EXERCISE OBJECTIVE
Only one span of the listing below is wanted: the lines from the one with "grow quite alike." through the one with "before = set(bpy.data.objects)", reproduced exactly, both ends kept.

EXTRACTED RECORDS
__________

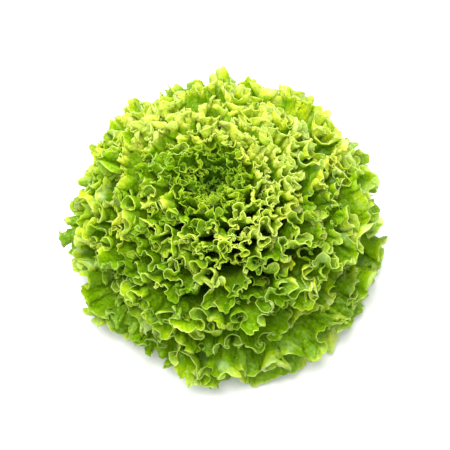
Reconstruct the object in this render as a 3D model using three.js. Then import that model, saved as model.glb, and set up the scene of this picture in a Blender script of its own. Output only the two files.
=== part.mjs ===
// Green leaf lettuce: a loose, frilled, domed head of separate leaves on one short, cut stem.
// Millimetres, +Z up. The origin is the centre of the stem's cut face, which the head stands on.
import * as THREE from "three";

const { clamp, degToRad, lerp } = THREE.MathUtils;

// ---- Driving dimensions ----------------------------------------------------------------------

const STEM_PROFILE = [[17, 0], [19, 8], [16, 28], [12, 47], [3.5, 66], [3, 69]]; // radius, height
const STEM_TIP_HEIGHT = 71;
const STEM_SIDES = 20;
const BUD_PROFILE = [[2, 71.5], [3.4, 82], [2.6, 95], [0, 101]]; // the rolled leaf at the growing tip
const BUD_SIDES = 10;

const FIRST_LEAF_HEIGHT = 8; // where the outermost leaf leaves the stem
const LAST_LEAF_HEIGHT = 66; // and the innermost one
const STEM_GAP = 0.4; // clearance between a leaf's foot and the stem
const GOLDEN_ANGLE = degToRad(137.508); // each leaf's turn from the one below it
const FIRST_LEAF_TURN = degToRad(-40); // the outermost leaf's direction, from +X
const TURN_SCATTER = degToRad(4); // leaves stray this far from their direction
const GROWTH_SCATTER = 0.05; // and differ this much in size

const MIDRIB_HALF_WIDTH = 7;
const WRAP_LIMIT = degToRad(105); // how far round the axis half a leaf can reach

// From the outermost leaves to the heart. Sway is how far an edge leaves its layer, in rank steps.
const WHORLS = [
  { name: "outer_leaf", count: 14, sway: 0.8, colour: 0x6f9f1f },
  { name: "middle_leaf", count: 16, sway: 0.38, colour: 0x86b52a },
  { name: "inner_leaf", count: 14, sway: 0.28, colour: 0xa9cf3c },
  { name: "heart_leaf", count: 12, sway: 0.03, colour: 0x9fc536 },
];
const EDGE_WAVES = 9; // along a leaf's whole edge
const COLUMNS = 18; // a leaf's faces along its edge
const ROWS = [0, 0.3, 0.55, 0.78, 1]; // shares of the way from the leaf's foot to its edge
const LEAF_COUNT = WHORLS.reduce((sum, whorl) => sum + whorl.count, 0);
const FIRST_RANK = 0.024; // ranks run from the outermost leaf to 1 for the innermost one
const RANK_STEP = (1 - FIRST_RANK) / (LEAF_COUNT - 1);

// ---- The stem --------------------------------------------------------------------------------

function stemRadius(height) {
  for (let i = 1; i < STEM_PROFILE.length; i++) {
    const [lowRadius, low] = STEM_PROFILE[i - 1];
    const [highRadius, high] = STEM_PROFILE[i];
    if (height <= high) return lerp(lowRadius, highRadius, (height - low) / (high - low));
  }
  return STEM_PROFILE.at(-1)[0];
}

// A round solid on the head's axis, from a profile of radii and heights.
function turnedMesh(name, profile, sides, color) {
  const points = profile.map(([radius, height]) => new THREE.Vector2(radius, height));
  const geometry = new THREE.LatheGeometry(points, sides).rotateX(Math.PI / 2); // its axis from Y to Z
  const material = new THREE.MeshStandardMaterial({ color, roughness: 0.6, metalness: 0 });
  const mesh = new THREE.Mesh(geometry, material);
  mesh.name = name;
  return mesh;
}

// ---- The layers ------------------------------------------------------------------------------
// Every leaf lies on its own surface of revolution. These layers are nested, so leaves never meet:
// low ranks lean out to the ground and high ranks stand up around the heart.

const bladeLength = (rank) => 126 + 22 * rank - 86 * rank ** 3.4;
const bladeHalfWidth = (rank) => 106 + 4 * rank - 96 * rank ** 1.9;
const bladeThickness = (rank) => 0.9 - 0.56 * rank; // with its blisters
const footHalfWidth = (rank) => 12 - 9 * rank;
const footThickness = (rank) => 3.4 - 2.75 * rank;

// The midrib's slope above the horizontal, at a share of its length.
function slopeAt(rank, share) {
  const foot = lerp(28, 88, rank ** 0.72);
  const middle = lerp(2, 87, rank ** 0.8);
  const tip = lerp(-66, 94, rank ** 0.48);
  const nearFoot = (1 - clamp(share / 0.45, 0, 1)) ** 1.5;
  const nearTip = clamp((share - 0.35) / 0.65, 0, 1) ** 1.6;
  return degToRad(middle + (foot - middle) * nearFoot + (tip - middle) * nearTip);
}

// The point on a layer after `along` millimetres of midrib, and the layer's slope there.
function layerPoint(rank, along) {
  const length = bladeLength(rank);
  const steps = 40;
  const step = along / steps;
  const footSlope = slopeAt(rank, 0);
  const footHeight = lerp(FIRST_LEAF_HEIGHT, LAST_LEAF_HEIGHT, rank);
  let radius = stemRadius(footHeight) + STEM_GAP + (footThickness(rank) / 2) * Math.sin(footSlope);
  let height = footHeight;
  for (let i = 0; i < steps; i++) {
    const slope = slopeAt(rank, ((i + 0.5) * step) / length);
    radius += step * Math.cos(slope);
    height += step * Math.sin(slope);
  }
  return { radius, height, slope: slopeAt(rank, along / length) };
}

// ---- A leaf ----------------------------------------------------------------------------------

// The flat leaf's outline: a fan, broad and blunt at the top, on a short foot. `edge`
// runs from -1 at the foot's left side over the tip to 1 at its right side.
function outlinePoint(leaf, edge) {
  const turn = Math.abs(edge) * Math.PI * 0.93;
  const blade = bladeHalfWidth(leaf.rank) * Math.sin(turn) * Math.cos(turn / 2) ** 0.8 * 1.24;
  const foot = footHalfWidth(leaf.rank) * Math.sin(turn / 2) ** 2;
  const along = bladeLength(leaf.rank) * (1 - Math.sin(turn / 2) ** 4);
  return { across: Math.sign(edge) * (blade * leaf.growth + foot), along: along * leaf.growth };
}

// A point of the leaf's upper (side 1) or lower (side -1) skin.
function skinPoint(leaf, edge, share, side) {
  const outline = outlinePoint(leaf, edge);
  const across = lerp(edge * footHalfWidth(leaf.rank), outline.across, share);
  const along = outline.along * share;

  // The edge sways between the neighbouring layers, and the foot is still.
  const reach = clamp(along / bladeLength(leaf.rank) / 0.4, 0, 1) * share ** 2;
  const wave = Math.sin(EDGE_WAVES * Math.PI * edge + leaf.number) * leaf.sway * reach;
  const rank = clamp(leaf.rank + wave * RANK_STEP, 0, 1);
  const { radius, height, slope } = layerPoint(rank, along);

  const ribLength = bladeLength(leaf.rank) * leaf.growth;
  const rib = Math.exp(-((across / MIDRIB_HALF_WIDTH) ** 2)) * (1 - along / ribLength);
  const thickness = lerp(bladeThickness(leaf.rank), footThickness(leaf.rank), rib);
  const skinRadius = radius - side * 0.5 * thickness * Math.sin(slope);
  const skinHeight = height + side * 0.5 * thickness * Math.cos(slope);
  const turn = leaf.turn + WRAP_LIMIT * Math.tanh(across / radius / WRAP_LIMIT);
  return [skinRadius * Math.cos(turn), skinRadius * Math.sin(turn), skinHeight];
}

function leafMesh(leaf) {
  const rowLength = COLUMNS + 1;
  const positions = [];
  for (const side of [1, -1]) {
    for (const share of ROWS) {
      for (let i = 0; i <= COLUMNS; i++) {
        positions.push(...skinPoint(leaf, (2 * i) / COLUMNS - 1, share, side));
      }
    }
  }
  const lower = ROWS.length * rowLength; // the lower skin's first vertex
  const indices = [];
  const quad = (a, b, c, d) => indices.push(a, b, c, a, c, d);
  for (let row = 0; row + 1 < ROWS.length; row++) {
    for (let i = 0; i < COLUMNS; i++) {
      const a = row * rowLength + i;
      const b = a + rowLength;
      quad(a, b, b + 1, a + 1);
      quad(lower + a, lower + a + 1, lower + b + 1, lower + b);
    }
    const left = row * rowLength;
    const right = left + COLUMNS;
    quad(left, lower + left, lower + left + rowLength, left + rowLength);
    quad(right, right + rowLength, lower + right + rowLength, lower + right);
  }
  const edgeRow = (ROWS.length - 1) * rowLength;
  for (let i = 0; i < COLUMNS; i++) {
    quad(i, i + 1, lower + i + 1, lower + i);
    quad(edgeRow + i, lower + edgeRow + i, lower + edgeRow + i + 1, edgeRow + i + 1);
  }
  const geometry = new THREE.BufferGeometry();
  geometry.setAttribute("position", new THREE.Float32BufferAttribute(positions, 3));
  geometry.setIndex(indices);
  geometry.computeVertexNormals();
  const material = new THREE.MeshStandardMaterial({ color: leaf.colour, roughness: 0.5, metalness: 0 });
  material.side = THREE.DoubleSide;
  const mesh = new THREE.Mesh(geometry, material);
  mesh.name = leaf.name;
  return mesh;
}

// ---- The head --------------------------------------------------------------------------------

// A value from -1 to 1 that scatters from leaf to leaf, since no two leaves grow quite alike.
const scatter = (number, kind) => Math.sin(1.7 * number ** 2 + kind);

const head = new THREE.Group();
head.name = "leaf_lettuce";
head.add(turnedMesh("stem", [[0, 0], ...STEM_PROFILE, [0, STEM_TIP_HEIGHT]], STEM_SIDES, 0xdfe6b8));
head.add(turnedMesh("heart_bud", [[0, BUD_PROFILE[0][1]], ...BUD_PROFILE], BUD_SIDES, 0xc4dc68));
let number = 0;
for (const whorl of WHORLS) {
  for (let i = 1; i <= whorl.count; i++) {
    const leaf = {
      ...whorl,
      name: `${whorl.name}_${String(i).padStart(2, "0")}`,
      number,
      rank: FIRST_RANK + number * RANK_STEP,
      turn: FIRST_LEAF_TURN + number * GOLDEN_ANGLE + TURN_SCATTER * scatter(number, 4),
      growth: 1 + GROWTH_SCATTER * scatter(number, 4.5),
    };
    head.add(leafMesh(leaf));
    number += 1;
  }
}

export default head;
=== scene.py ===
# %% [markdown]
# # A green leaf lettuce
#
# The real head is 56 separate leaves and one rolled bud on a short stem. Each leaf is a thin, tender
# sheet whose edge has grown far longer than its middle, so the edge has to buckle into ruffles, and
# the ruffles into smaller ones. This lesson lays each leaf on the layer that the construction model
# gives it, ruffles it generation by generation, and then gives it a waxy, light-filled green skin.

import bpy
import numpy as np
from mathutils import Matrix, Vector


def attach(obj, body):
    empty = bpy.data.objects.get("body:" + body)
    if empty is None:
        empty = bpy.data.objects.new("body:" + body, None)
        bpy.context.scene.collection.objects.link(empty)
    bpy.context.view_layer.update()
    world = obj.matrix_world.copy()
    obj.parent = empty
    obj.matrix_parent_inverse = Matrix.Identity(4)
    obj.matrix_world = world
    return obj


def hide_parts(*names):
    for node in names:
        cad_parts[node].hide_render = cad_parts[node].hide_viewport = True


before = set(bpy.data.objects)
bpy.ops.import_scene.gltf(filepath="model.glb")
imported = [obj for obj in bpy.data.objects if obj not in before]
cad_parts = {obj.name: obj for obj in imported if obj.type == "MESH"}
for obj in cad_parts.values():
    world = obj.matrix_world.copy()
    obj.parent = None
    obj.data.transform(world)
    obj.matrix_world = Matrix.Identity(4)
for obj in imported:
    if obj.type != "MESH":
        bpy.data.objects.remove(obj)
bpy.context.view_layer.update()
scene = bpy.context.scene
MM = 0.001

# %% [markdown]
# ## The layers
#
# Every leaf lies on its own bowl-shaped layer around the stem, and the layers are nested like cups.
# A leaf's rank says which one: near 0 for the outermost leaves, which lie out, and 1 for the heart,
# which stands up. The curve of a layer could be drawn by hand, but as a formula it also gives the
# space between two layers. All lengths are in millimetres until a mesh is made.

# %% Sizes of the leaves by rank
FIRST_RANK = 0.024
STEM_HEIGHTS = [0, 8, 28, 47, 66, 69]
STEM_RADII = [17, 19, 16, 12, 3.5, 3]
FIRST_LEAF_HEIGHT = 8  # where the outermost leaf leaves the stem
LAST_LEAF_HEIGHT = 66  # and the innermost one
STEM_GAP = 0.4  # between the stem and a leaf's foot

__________

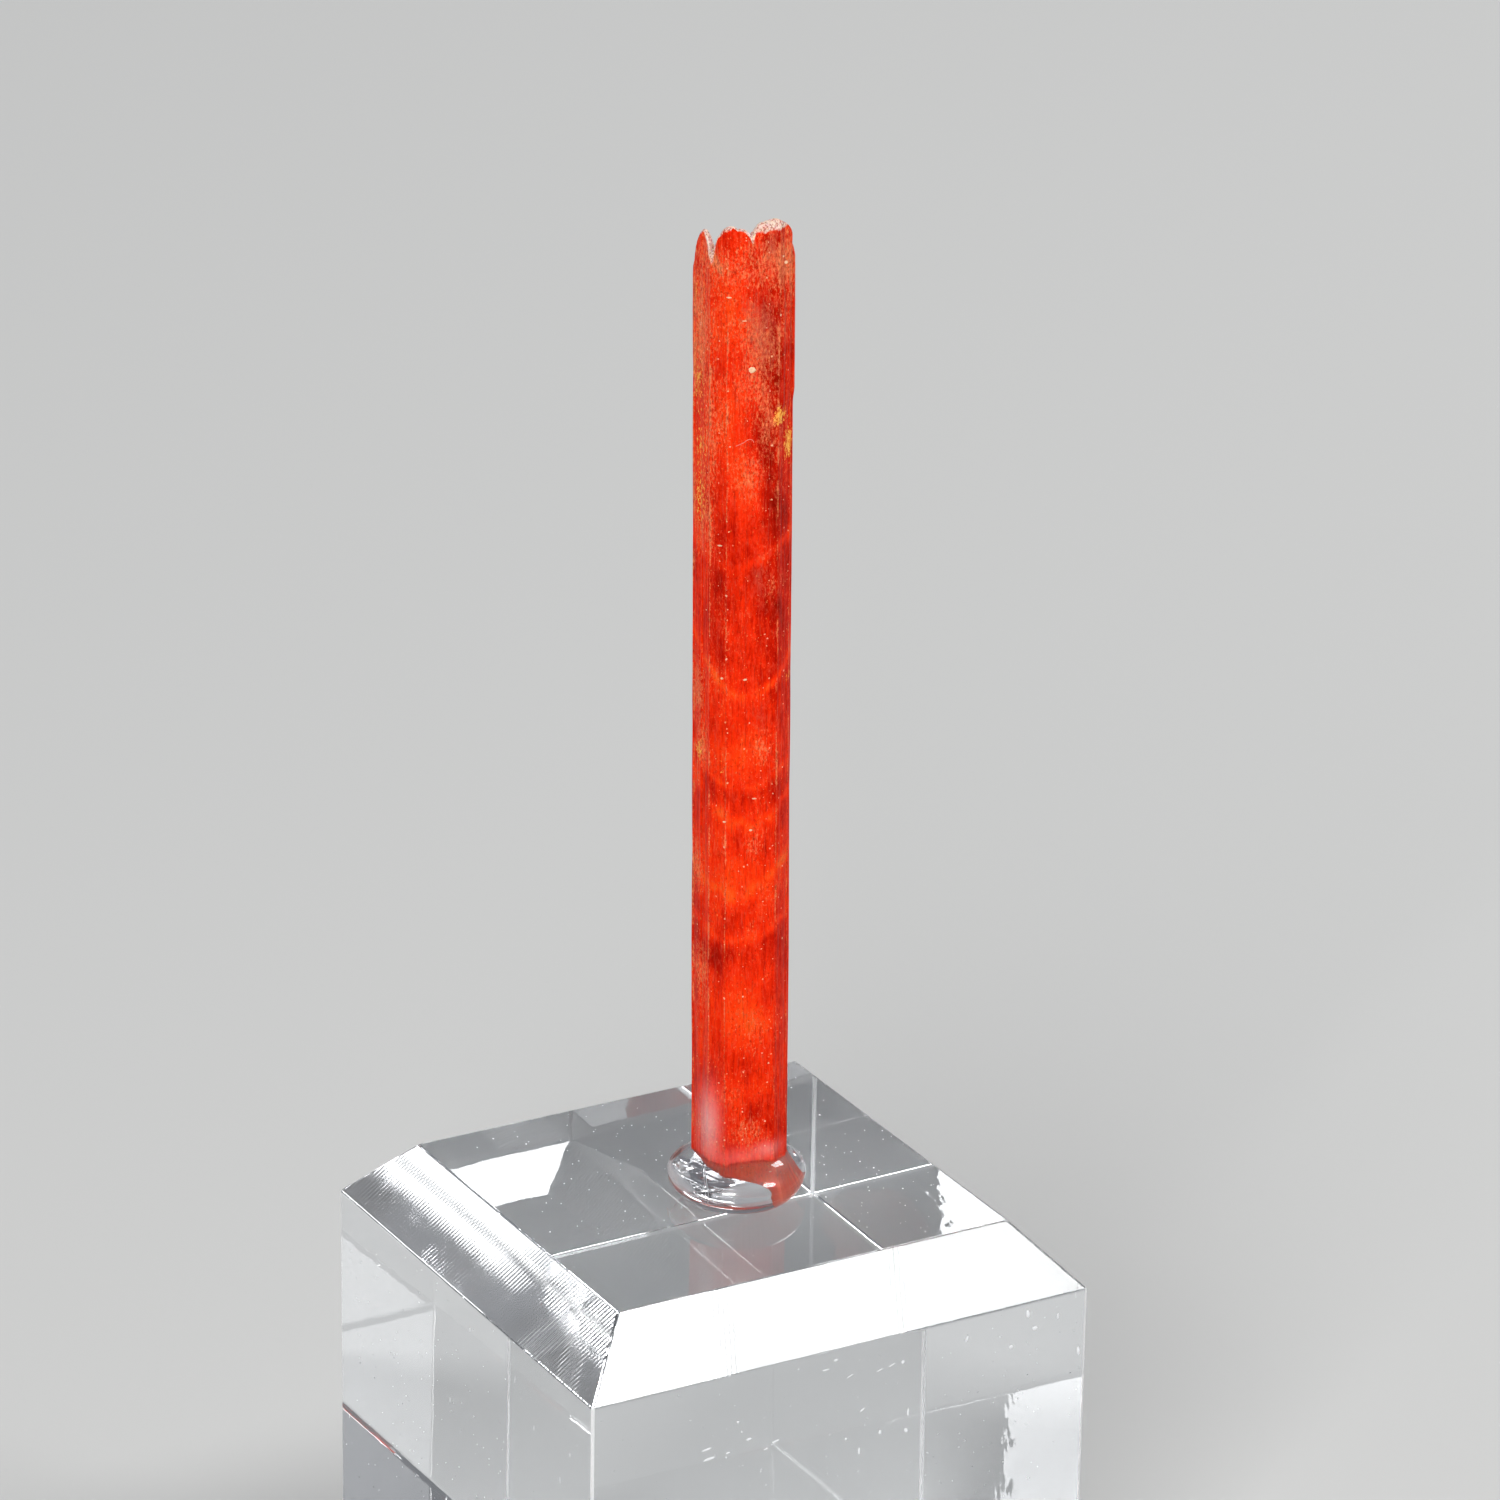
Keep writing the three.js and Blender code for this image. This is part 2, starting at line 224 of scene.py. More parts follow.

__________

OUTPUT FOR THIS EXERCISE
// A value from -1 to 1 that scatters from leaf to leaf, since no two leaves grow quite alike.
const scatter = (number, kind) => Math.sin(1.7 * number ** 2 + kind);

const head = new THREE.Group();
head.name = "leaf_lettuce";
head.add(turnedMesh("stem", [[0, 0], ...STEM_PROFILE, [0, STEM_TIP_HEIGHT]], STEM_SIDES, 0xdfe6b8));
head.add(turnedMesh("heart_bud", [[0, BUD_PROFILE[0][1]], ...BUD_PROFILE], BUD_SIDES, 0xc4dc68));
let number = 0;
for (const whorl of WHORLS) {
  for (let i = 1; i <= whorl.count; i++) {
    const leaf = {
      ...whorl,
      name: `${whorl.name}_${String(i).padStart(2, "0")}`,
      number,
      rank: FIRST_RANK + number * RANK_STEP,
      turn: FIRST_LEAF_TURN + number * GOLDEN_ANGLE + TURN_SCATTER * scatter(number, 4),
      growth: 1 + GROWTH_SCATTER * scatter(number, 4.5),
    };
    head.add(leafMesh(leaf));
    number += 1;
  }
}

export default head;
=== scene.py ===
# %% [markdown]
# # A green leaf lettuce
#
# The real head is 56 separate leaves and one rolled bud on a short stem. Each leaf is a thin, tender
# sheet whose edge has grown far longer than its middle, so the edge has to buckle into ruffles, and
# the ruffles into smaller ones. This lesson lays each leaf on the layer that the construction model
# gives it, ruffles it generation by generation, and then gives it a waxy, light-filled green skin.

import bpy
import numpy as np
from mathutils import Matrix, Vector


def attach(obj, body):
    empty = bpy.data.objects.get("body:" + body)
    if empty is None:
        empty = bpy.data.objects.new("body:" + body, None)
        bpy.context.scene.collection.objects.link(empty)
    bpy.context.view_layer.update()
    world = obj.matrix_world.copy()
    obj.parent = empty
    obj.matrix_parent_inverse = Matrix.Identity(4)
    obj.matrix_world = world
    return obj


def hide_parts(*names):
    for node in names:
        cad_parts[node].hide_render = cad_parts[node].hide_viewport = True


before = set(bpy.data.objects)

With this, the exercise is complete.